- Hedda Jarhall
The rise of childhood obesity in Palm Beach County
In the United States, 1 in 5 children may struggle with childhood obesity, according to recent data.
This issue has implications for both physical and mental health, including increased risk of type 2 diabetes and other diseases, anxiety and depression, social problems and adulthood obesity, according to the Centers for Disease Control and Prevention.
Erin Gallagher, division-wide president for communications and planning at the Early Learning Coalition of Palm Beach County, is working to address childhood obesity through resources for families and children up to the age of 12, as well as making connections to other relevant agencies. The coalition offers scholarships for childcare, food and housing, and collaborates with other organizations to support families.
“We are there to support children and get them ready for school, and supporting families and get the whole family ready for school and also ready for life,” Gallagher said.
To reduce childhood obesity, Gallagher emphasized the importance of educating parents. The coalition provides information about healthy habits and practices at parent groups and works to engage with families where they are.
“For us, it is really about outreach, engagement and information to families and meeting them where they are because every family has different habits and practices with eating,” Gallagher said.
A main cause of childhood obesity is large portion sizes and increased snacking on non-nutritional food, according to the science journal, “Childhood Obesity: Causes and Consequences.”

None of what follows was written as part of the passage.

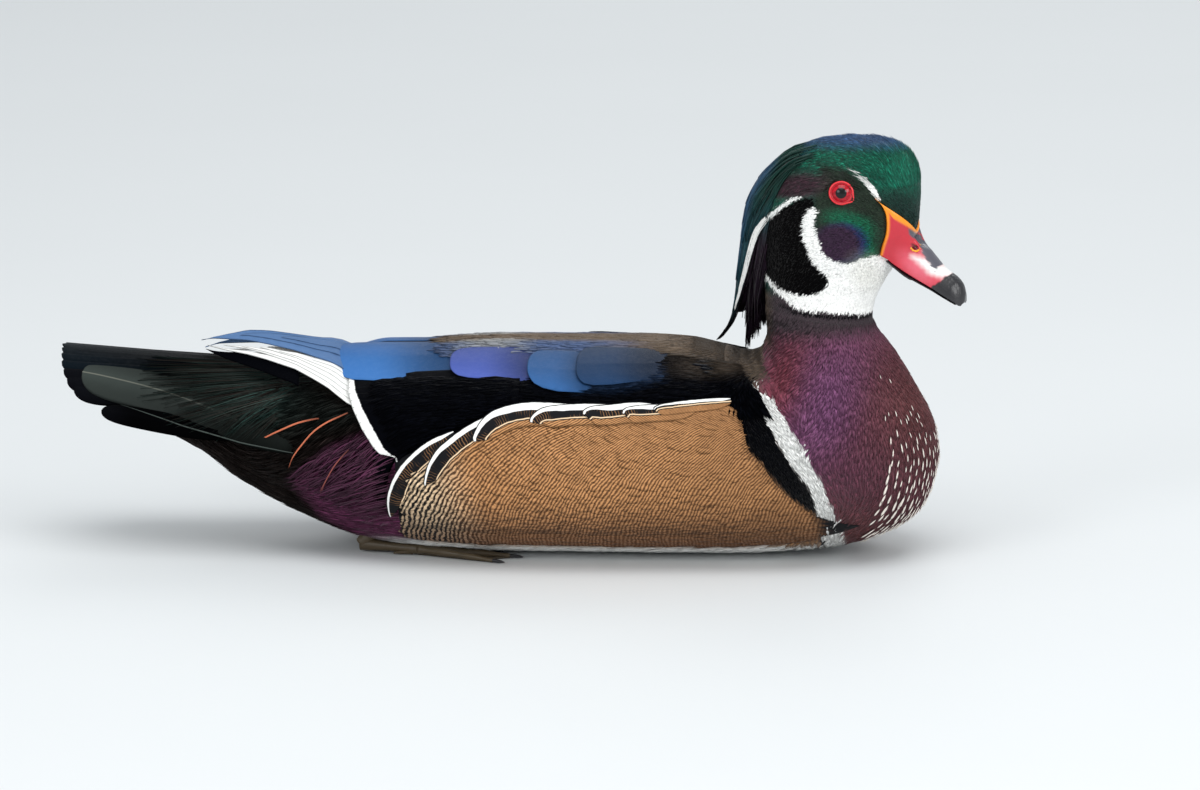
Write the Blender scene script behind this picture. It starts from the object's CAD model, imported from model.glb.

The “build my plate” is a resource the Early Learning Coalition is using to help parents balance their children’s plates and receive a variety of food and nutrients.
Gallagher said the coalition is working on accessibility within the community to prevent childhood obesity. She said they have to make sure that families have access to all the necessary resources to build their plates by offering helpful services.
Palm Beach County has several resources and programs to help families with childhood obesity. Families can reach out to the Early Learning Coalition to get information about these programs.
Gallagher encourages partnerships with other agencies for additional guidance and support for families. Physical activity and playing with children is a key way to promote lifelong health. Although Gallagher noted that families in the county are already doing a good job, additional tips and resources are always welcome.